● What is required
Each entry has to be copied exactly, with nothing missed.

--- Start of Data supplied ---

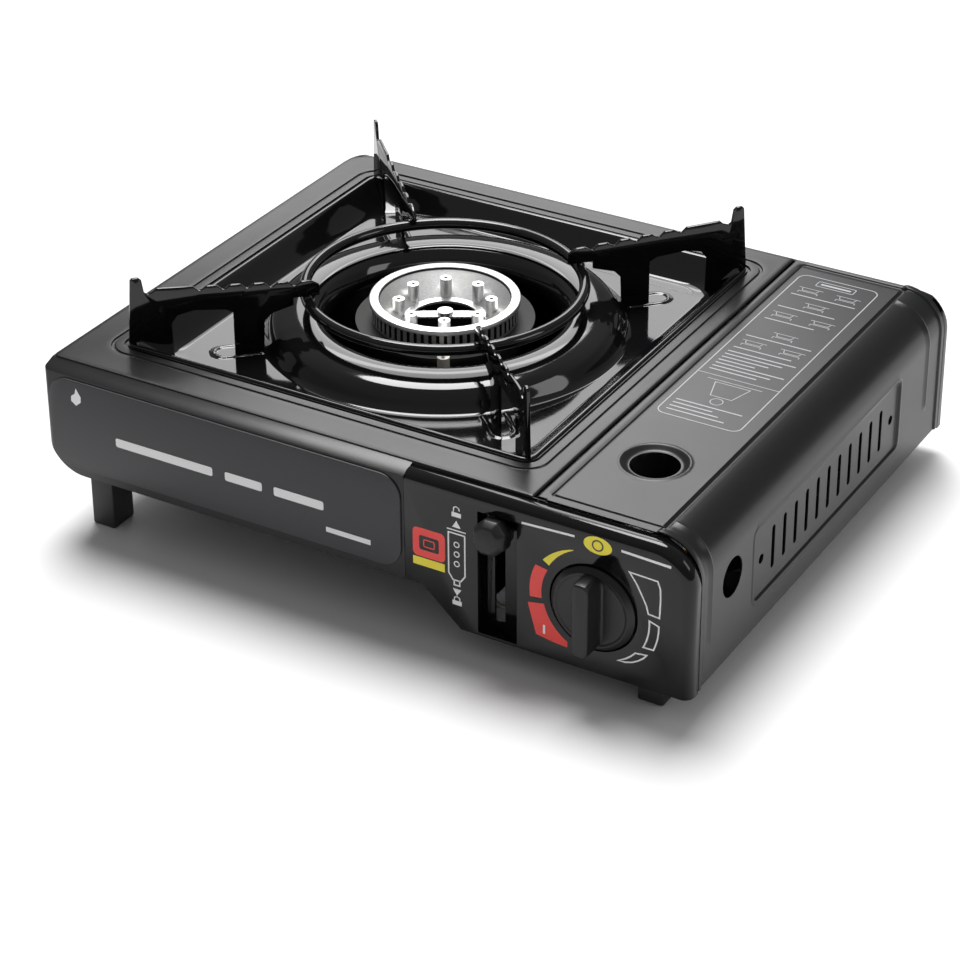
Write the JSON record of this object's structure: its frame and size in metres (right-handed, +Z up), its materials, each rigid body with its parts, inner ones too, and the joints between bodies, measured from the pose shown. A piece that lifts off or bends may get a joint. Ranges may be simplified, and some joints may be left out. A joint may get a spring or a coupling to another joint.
{
  "type": "camping stove",
  "caption": "Low table-top stove: square pan support over a round burner, a lidded cartridge bay at the right, a rotary knob and a sliding lock lever in front.",
  "frame": {"origin": "on the table, under the middle of the whole stove", "axes": "+X to the right of a cook who faces the controls, +Y to the rear, +Z up"},
  "size_m": [0.343, 0.292, 0.1227],
  "materials": {
    "satin_black_steel": "satin black powder coat",
    "gloss_black_enamel": "mirror-glossy black enamel",
    "label_grey": "satin dark grey print on a raised plate",
    "gloss_black_panel": "glossy black with coloured marks",
    "black_plastic": "satin moulded black plastic",
    "foot_plastic": "matt moulded plastic",
    "bright_aluminium": "turned and brushed",
    "dark_cast": "heat-darkened",
    "galvanised_steel": "zinc plated sheet",
    "bright_steel": "plated",
    "zinc_casting": "as cast",
    "brass": "drawn",
    "white_ceramic": "glazed",
    "igniter_plastic": "moulded",
    "lead_jacket": "soft wire jacket"
  },
  "bodies": {
    "stove": {"body_shell": "satin_black_steel", "top_plate": "satin_black_steel", "label_plate": "label_grey", "control_panel": "gloss_black_panel", "partition": "galvanised_steel", "foot_front_left": "foot_plastic", "foot_rear_left": "foot_plastic", "foot_front_right": "foot_plastic", "foot_rear_right": "foot_plastic", "burner_base": "dark_cast", "burner_crown": "bright_aluminium", "burner_bowl": "bright_aluminium", "burner_posts": "bright_aluminium", "burner_crossbar": "bright_steel", "burner_screw": "bright_steel", "mixing_tube": "galvanised_steel", "injector": "brass", "burner_bracket": "galvanised_steel", "electrode_clip": "galvanised_steel", "electrode_ceramic": "white_ceramic", "electrode_tip": "bright_steel", "regulator_body": "zinc_casting", "regulator_cover": "bright_steel", "cartridge_inlet": "brass", "regulator_bracket": "galvanised_steel", "cartridge_stop": "galvanised_steel", "gas_pipe": "brass", "igniter_body": "igniter_plastic", "ignition_lead": "lead_jacket", "lever_bracket": "galvanised_steel", "lever_pin": "bright_steel", "rod_guide": "galvanised_steel", "cradle_front": "galvanised_steel", "cradle_rear": "galvanised_steel", "lid_hinge_wire": "bright_steel", "floor_screws": "bright_steel"},
    "lid": {"bay_lid": "satin_black_steel"},
    "knob": {"control_knob": "black_plastic", "valve_stem": "brass", "igniter_cam": "black_plastic"},
    "plunger": {"igniter_plunger": "white_ceramic"},
    "lever": {"lever_arm": "galvanised_steel", "lever_knob": "black_plastic"},
    "pusher": {"link_rod": "galvanised_steel", "pusher_plate": "galvanised_steel"},
    "pan_support": {"drip_tray": "gloss_black_enamel", "trivet_ring": "gloss_black_enamel", "trivet_arm_1": "gloss_black_enamel", "trivet_arm_2": "gloss_black_enamel", "trivet_arm_3": "gloss_black_enamel", "trivet_arm_4": "gloss_black_enamel"}
  },
  "joints": [
    {"name": "lid_hinge", "type": "hinge", "parent": "stove", "child": "lid", "pos_m": [0.0919, 0.0103, 0.0858], "axis": [0, -1, 0], "range_deg": [0, 100]},
    {"name": "knob_turn", "type": "hinge", "parent": "stove", "child": "knob", "pos_m": [0.1238, -0.133, 0.0462], "axis": [0, -1, 0], "range_deg": [0, 150]},
    {"name": "plunger_slide", "type": "slide", "parent": "stove", "child": "plunger", "axis": [1, 0, 0], "range_m": [0, 0.004]},
    {"name": "lever_pivot", "type": "hinge", "parent": "stove", "child": "lever", "pos_m": [0.0732, -0.0155, 0.048], "axis": [1, 0, 0], "range_deg": [0, 17]},
    {"name": "pusher_slide", "type": "slide", "parent": "stove", "child": "pusher", "axis": [0, -1, 0], "range_m": [0, 0.006]},
    {"name": "pan_support_lift", "type": "slide", "parent": "stove", "child": "pan_support", "axis": [0, 0, 1], "range_m": [0, 0.06]}
  ],
  "couplings": [
    {"joint": "plunger_slide", "follows": "knob_turn", "m_per_rad": 0.001524},
    {"joint": "pusher_slide", "follows": "lever_pivot", "m_per_rad": 0.019548}
  ]
}
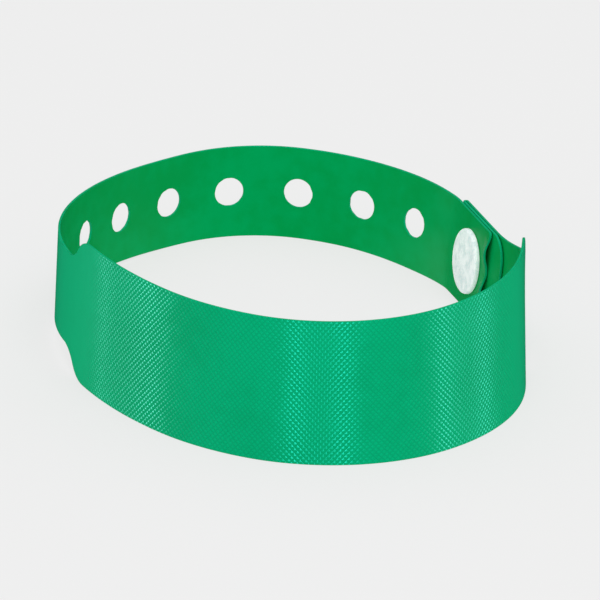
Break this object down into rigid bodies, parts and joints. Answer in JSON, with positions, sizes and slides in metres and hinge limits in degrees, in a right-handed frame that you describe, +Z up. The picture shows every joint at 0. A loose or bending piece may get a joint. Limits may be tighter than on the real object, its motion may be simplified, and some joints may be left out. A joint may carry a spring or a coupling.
{
  "type": "event wristband",
  "caption": "Flexible vinyl wristband with a wide face and a narrow punched tail, closed to a loop by a plastic snap.",
  "frame": {"origin": "on the floor under the middle of the loop, at the bottom centre of the bounding box", "axes": "+Z up the band's width, +Y from the wide face to the punched back, +X to the side the snap is on"},
  "size_m": [0.0789, 0.1032, 0.025],
  "materials": {
    "vinyl": "embossed emerald green vinyl outside, smooth inside",
    "snap_plastic": "translucent white plastic"
  },
  "bodies": {
    "root": {"band": "vinyl", "snap_stud": "snap_plastic", "snap_cap": "snap_plastic"}
  },
  "joints": []
}
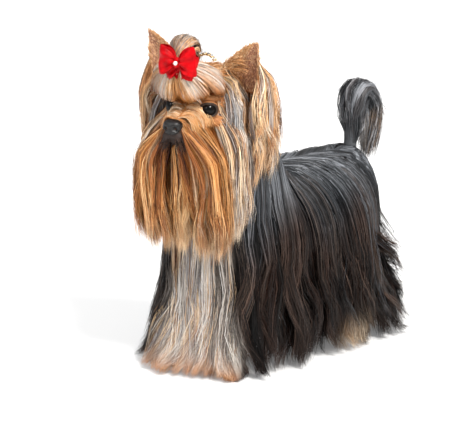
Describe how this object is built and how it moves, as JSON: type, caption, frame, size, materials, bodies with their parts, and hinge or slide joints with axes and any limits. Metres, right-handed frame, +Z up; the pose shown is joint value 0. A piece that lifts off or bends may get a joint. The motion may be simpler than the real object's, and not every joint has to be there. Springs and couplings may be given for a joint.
{
  "type": "yorkshire terrier",
  "caption": "Life-size still model of a standing Yorkshire terrier in full show coat, with a red bow and a jewelled clip.",
  "frame": {"origin": "on the floor, under the middle of the whole model's box", "axes": "the dog faces -Y, its left side is +X, +Z is up"},
  "size_m": [0.147, 0.3462, 0.355],
  "materials": {
    "steel_coat": "long silky dark steel blue hair",
    "black_coat": "long silky brown-black hair",
    "tan_coat": "silky tan hair, short on the face and feet",
    "gold_coat": "long silky golden hair",
    "silver_coat": "long silky silver beige hair",
    "nose_leather": "moist black nose leather",
    "eye": "wet dark brown eye",
    "red_satin": "red satin ribbon",
    "pearl": "white pearl lustre",
    "clip_metal": "polished silver-coloured metal",
    "crystal": "clear faceted stones"
  },
  "bodies": {
    "root": {"head": "tan_coat", "muzzle": "tan_coat", "nose": "nose_leather", "eye_left": "eye", "eye_right": "eye", "ear_left": "tan_coat", "ear_right": "tan_coat", "ear_fringe_left": "gold_coat", "ear_fringe_right": "gold_coat", "cheek_fall_left": "gold_coat", "cheek_fall_right": "gold_coat", "moustache_left": "tan_coat", "moustache_right": "tan_coat", "beard": "tan_coat", "forelock": "gold_coat", "topknot": "gold_coat", "neck": "steel_coat", "trunk": "steel_coat", "leg_front_left": "silver_coat", "leg_front_right": "silver_coat", "leg_hind_left": "black_coat", "leg_hind_right": "black_coat", "skirt_left": "black_coat", "skirt_right": "black_coat", "paw_front_left": "tan_coat", "paw_front_right": "tan_coat", "paw_hind_left": "tan_coat", "paw_hind_right": "tan_coat", "tail": "steel_coat", "tail_plume": "black_coat", "bow_knot": "red_satin", "bow_loop_left": "red_satin", "bow_loop_right": "red_satin", "bow_end_left": "red_satin", "bow_end_right": "red_satin", "bow_pearl": "pearl", "clip_bar": "clip_metal", "clip_stone_1": "crystal", "clip_stone_2": "crystal", "clip_stone_3": "crystal", "clip_stone_4": "crystal", "clip_stone_5": "crystal"}
  },
  "joints": []
}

--- End of Data supplied ---

● Correct answer
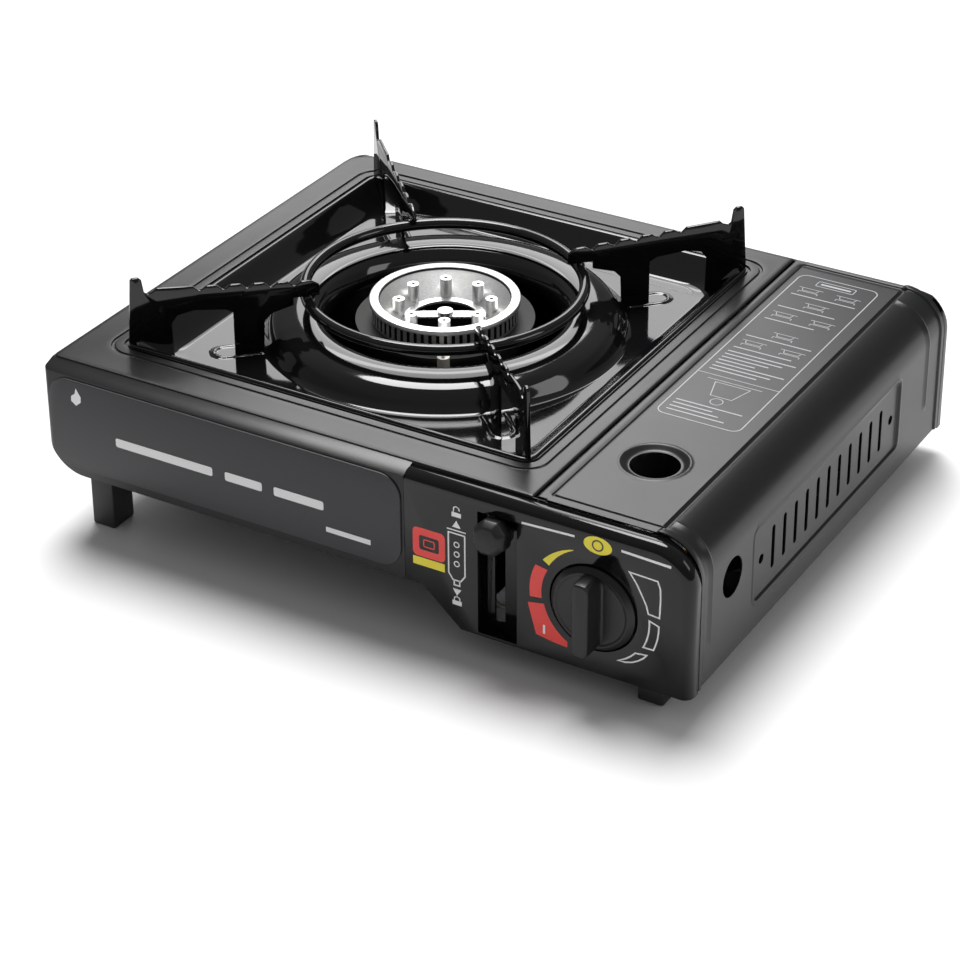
Write the JSON record of this object's structure: its frame and size in metres (right-handed, +Z up), its materials, each rigid body with its parts, inner ones too, and the joints between bodies, measured from the pose shown. A piece that lifts off or bends may get a joint. Ranges may be simplified, and some joints may be left out. A joint may get a spring or a coupling to another joint.
{
  "type": "camping stove",
  "caption": "Low table-top stove: square pan support over a round burner, a lidded cartridge bay at the right, a rotary knob and a sliding lock lever in front.",
  "frame": {"origin": "on the table, under the middle of the whole stove", "axes": "+X to the right of a cook who faces the controls, +Y to the rear, +Z up"},
  "size_m": [0.343, 0.292, 0.1227],
  "materials": {
    "satin_black_steel": "satin black powder coat",
    "gloss_black_enamel": "mirror-glossy black enamel",
    "label_grey": "satin dark grey print on a raised plate",
    "gloss_black_panel": "glossy black with coloured marks",
    "black_plastic": "satin moulded black plastic",
    "foot_plastic": "matt moulded plastic",
    "bright_aluminium": "turned and brushed",
    "dark_cast": "heat-darkened",
    "galvanised_steel": "zinc plated sheet",
    "bright_steel": "plated",
    "zinc_casting": "as cast",
    "brass": "drawn",
    "white_ceramic": "glazed",
    "igniter_plastic": "moulded",
    "lead_jacket": "soft wire jacket"
  },
  "bodies": {
    "stove": {"body_shell": "satin_black_steel", "top_plate": "satin_black_steel", "label_plate": "label_grey", "control_panel": "gloss_black_panel", "partition": "galvanised_steel", "foot_front_left": "foot_plastic", "foot_rear_left": "foot_plastic", "foot_front_right": "foot_plastic", "foot_rear_right": "foot_plastic", "burner_base": "dark_cast", "burner_crown": "bright_aluminium", "burner_bowl": "bright_aluminium", "burner_posts": "bright_aluminium", "burner_crossbar": "bright_steel", "burner_screw": "bright_steel", "mixing_tube": "galvanised_steel", "injector": "brass", "burner_bracket": "galvanised_steel", "electrode_clip": "galvanised_steel", "electrode_ceramic": "white_ceramic", "electrode_tip": "bright_steel", "regulator_body": "zinc_casting", "regulator_cover": "bright_steel", "cartridge_inlet": "brass", "regulator_bracket": "galvanised_steel", "cartridge_stop": "galvanised_steel", "gas_pipe": "brass", "igniter_body": "igniter_plastic", "ignition_lead": "lead_jacket", "lever_bracket": "galvanised_steel", "lever_pin": "bright_steel", "rod_guide": "galvanised_steel", "cradle_front": "galvanised_steel", "cradle_rear": "galvanised_steel", "lid_hinge_wire": "bright_steel", "floor_screws": "bright_steel"},
    "lid": {"bay_lid": "satin_black_steel"},
    "knob": {"control_knob": "black_plastic", "valve_stem": "brass", "igniter_cam": "black_plastic"},
    "plunger": {"igniter_plunger": "white_ceramic"},
    "lever": {"lever_arm": "galvanised_steel", "lever_knob": "black_plastic"},
    "pusher": {"link_rod": "galvanised_steel", "pusher_plate": "galvanised_steel"},
    "pan_support": {"drip_tray": "gloss_black_enamel", "trivet_ring": "gloss_black_enamel", "trivet_arm_1": "gloss_black_enamel", "trivet_arm_2": "gloss_black_enamel", "trivet_arm_3": "gloss_black_enamel", "trivet_arm_4": "gloss_black_enamel"}
  },
  "joints": [
    {"name": "lid_hinge", "type": "hinge", "parent": "stove", "child": "lid", "pos_m": [0.0919, 0.0103, 0.0858], "axis": [0, -1, 0], "range_deg": [0, 100]},
    {"name": "knob_turn", "type": "hinge", "parent": "stove", "child": "knob", "pos_m": [0.1238, -0.133, 0.0462], "axis": [0, -1, 0], "range_deg": [0, 150]},
    {"name": "plunger_slide", "type": "slide", "parent": "stove", "child": "plunger", "axis": [1, 0, 0], "range_m": [0, 0.004]},
    {"name": "lever_pivot", "type": "hinge", "parent": "stove", "child": "lever", "pos_m": [0.0732, -0.0155, 0.048], "axis": [1, 0, 0], "range_deg": [0, 17]},
    {"name": "pusher_slide", "type": "slide", "parent": "stove", "child": "pusher", "axis": [0, -1, 0], "range_m": [0, 0.006]},
    {"name": "pan_support_lift", "type": "slide", "parent": "stove", "child": "pan_support", "axis": [0, 0, 1], "range_m": [0, 0.06]}
  ],
  "couplings": [
    {"joint": "plunger_slide", "follows": "knob_turn", "m_per_rad": 0.001524},
    {"joint": "pusher_slide", "follows": "lever_pivot", "m_per_rad": 0.019548}
  ]
}
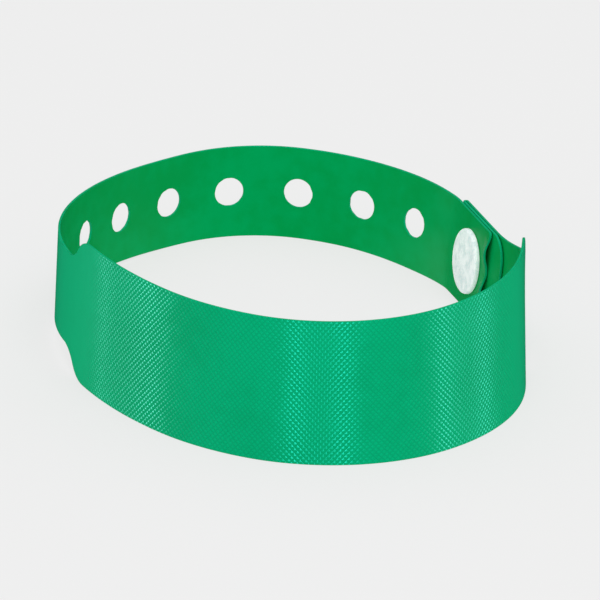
Break this object down into rigid bodies, parts and joints. Answer in JSON, with positions, sizes and slides in metres and hinge limits in degrees, in a right-handed frame that you describe, +Z up. The picture shows every joint at 0. A loose or bending piece may get a joint. Limits may be tighter than on the real object, its motion may be simplified, and some joints may be left out. A joint may carry a spring or a coupling.
{
  "type": "event wristband",
  "caption": "Flexible vinyl wristband with a wide face and a narrow punched tail, closed to a loop by a plastic snap.",
  "frame": {"origin": "on the floor under the middle of the loop, at the bottom centre of the bounding box", "axes": "+Z up the band's width, +Y from the wide face to the punched back, +X to the side the snap is on"},
  "size_m": [0.0789, 0.1032, 0.025],
  "materials": {
    "vinyl": "embossed emerald green vinyl outside, smooth inside",
    "snap_plastic": "translucent white plastic"
  },
  "bodies": {
    "root": {"band": "vinyl", "snap_stud": "snap_plastic", "snap_cap": "snap_plastic"}
  },
  "joints": []
}
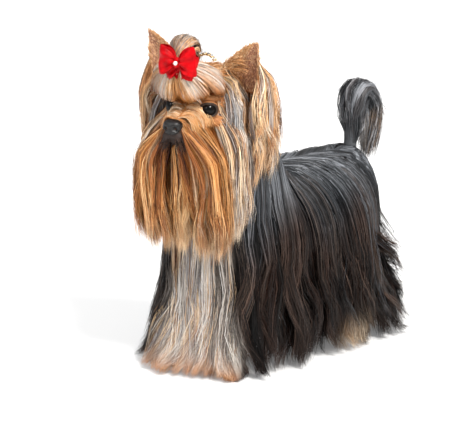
Describe how this object is built and how it moves, as JSON: type, caption, frame, size, materials, bodies with their parts, and hinge or slide joints with axes and any limits. Metres, right-handed frame, +Z up; the pose shown is joint value 0. A piece that lifts off or bends may get a joint. The motion may be simpler than the real object's, and not every joint has to be there. Springs and couplings may be given for a joint.
{
  "type": "yorkshire terrier",
  "caption": "Life-size still model of a standing Yorkshire terrier in full show coat, with a red bow and a jewelled clip.",
  "frame": {"origin": "on the floor, under the middle of the whole model's box", "axes": "the dog faces -Y, its left side is +X, +Z is up"},
  "size_m": [0.147, 0.3462, 0.355],
  "materials": {
    "steel_coat": "long silky dark steel blue hair",
    "black_coat": "long silky brown-black hair",
    "tan_coat": "silky tan hair, short on the face and feet",
    "gold_coat": "long silky golden hair",
    "silver_coat": "long silky silver beige hair",
    "nose_leather": "moist black nose leather",
    "eye": "wet dark brown eye",
    "red_satin": "red satin ribbon",
    "pearl": "white pearl lustre",
    "clip_metal": "polished silver-coloured metal",
    "crystal": "clear faceted stones"
  },
  "bodies": {
    "root": {"head": "tan_coat", "muzzle": "tan_coat", "nose": "nose_leather", "eye_left": "eye", "eye_right": "eye", "ear_left": "tan_coat", "ear_right": "tan_coat", "ear_fringe_left": "gold_coat", "ear_fringe_right": "gold_coat", "cheek_fall_left": "gold_coat", "cheek_fall_right": "gold_coat", "moustache_left": "tan_coat", "moustache_right": "tan_coat", "beard": "tan_coat", "forelock": "gold_coat", "topknot": "gold_coat", "neck": "steel_coat", "trunk": "steel_coat", "leg_front_left": "silver_coat", "leg_front_right": "silver_coat", "leg_hind_left": "black_coat", "leg_hind_right": "black_coat", "skirt_left": "black_coat", "skirt_right": "black_coat", "paw_front_left": "tan_coat", "paw_front_right": "tan_coat", "paw_hind_left": "tan_coat", "paw_hind_right": "tan_coat", "tail": "steel_coat", "tail_plume": "black_coat", "bow_knot": "red_satin", "bow_loop_left": "red_satin", "bow_loop_right": "red_satin", "bow_end_left": "red_satin", "bow_end_right": "red_satin", "bow_pearl": "pearl", "clip_bar": "clip_metal", "clip_stone_1": "crystal", "clip_stone_2": "crystal", "clip_stone_3": "crystal", "clip_stone_4": "crystal", "clip_stone_5": "crystal"}
  },
  "joints": []
}